My comments about Carol Lam's record as "that being than which no greater can be conceived" were accurate, but I misspoke when making the point of discussing deities whose existence can best be established by odd medieval philosophers. I accidentally used her name, instead of Dice-K. He's not? Well, tell that to the Boston sports media.
Comment at Unfogged:
My daughters, who just turned four, appear to be at the height of their advice-giving powers. The other day Siobhan said, "Daddy! Let's pretend we're sleeping, and this is our dream!"Which reminds me, the Hofstadter book arrived. He's still the only author I know who has a characteristic typeface. That's all I got so far.
The people at teevee.org don't post nearly as often as they used to. They must save it up for the April's Fool specials.
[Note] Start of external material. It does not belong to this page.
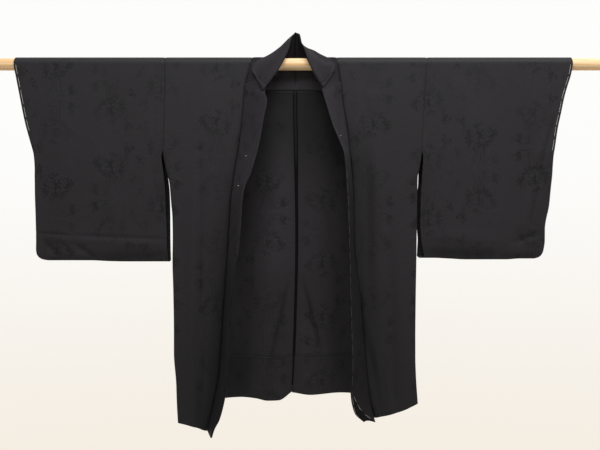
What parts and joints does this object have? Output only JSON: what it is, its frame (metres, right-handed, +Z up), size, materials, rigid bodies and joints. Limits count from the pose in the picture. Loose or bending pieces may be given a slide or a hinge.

This is one of my favorite awful jokes, mostly because it comes out of nowhere. It's from the Rugrats Passover special, which I watched a few years ago because I kept hearing that it was notably good. I had intended to video capture it as a seasonal special, but my video capture hardware stopped working, and when I reinstalled its software it stopped working even worse...so here's a transcript. The setup is that Angelica, the three-year-old who pushes around the smaller kids (babies), is Pharaoh; following the 10 plagues, she's just freed her slaves, who are played by the babies. The next morning:
Pharaoh: Bring me some Reptar cereal!
Servant: Uh, um, Miss Pharaoh ma'am, we're all out.
Pharaoh: Out? How can we be out of Reptar cereal?
Servant: Well, see, the slave baby who's supposed to get the cereal every morning was set free.
Pharaoh: Well, would you please tell me what moron set free the Reptar cereal slave?
Servant: Uh, you did.
Pharaoh: Oh, yeah. Well, forget him then! I'll just have a nice cold glass of goat's milk.
Servant: Um....you let the milk slave go free too.
Pharaoh: OK then, in that case I'll just have a long hot bath.
[Servant grimaces nervously.]
Pharaoh: You mean, I threw out the baby with the bathwater, too?
Adult viewers: Oh, for the love of God.